Lenders read the result quickly. A lower ratio means more of your income is free, so you can absorb a new payment without strain. A higher ratio signals that your budget is already stretched, which makes approval harder and rates less favorable.
Suppose you earn $6,000 a month before tax and pay $1,600 for housing, $400 on a car, $150 in card minimums and $300 on a student loan. That is $2,450 in debt, so your DTI is 2,450 / 6,000 = about 41%. The housing-only front-end ratio is 1,600 / 6,000, or roughly 27%.
You can improve the ratio two ways: reduce debt or raise income. Paying off a small balance removes its whole payment from the top of the fraction. Our debt snowball calculator can help you plan that. For lender standards and your rights, the Consumer Financial Protection Bureau is a trustworthy reference.
Your debt to income ratio, or DTI, is the share of your gross monthly income that goes to debt payments. You divide total monthly debt by gross monthly income and multiply by 100. Lenders use it to judge whether you can take on more debt comfortably.
A back-end DTI at or below 36% is generally considered healthy, and many lenders prefer it under 43% for a mortgage. Below 28% is excellent.
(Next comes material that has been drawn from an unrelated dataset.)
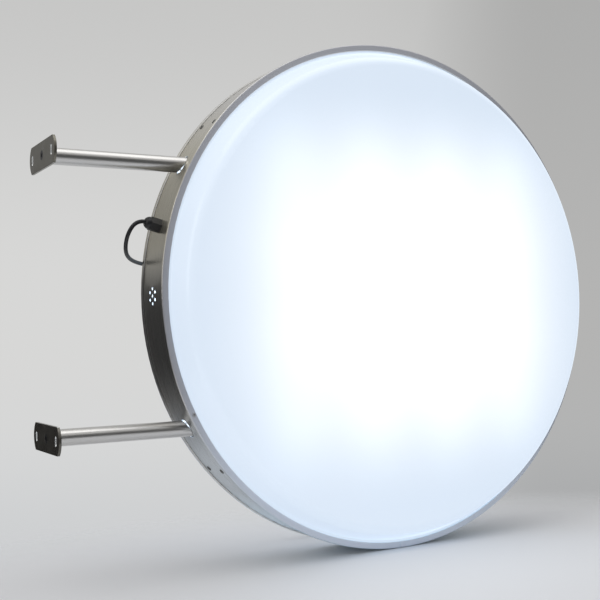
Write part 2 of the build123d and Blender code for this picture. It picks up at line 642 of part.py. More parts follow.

The lower the ratio, the more room you have in your budget and the easier you are to approve.
The front-end ratio counts only your housing payment against your income. The back-end ratio counts all debts, including housing, car, credit cards and loans. Lenders usually weigh the back-end ratio most heavily, but they look at both.
Use gross income, which is your pay before taxes and deductions. That is the figure lenders use when they calculate your DTI, so it keeps your number comparable to what underwriters will see.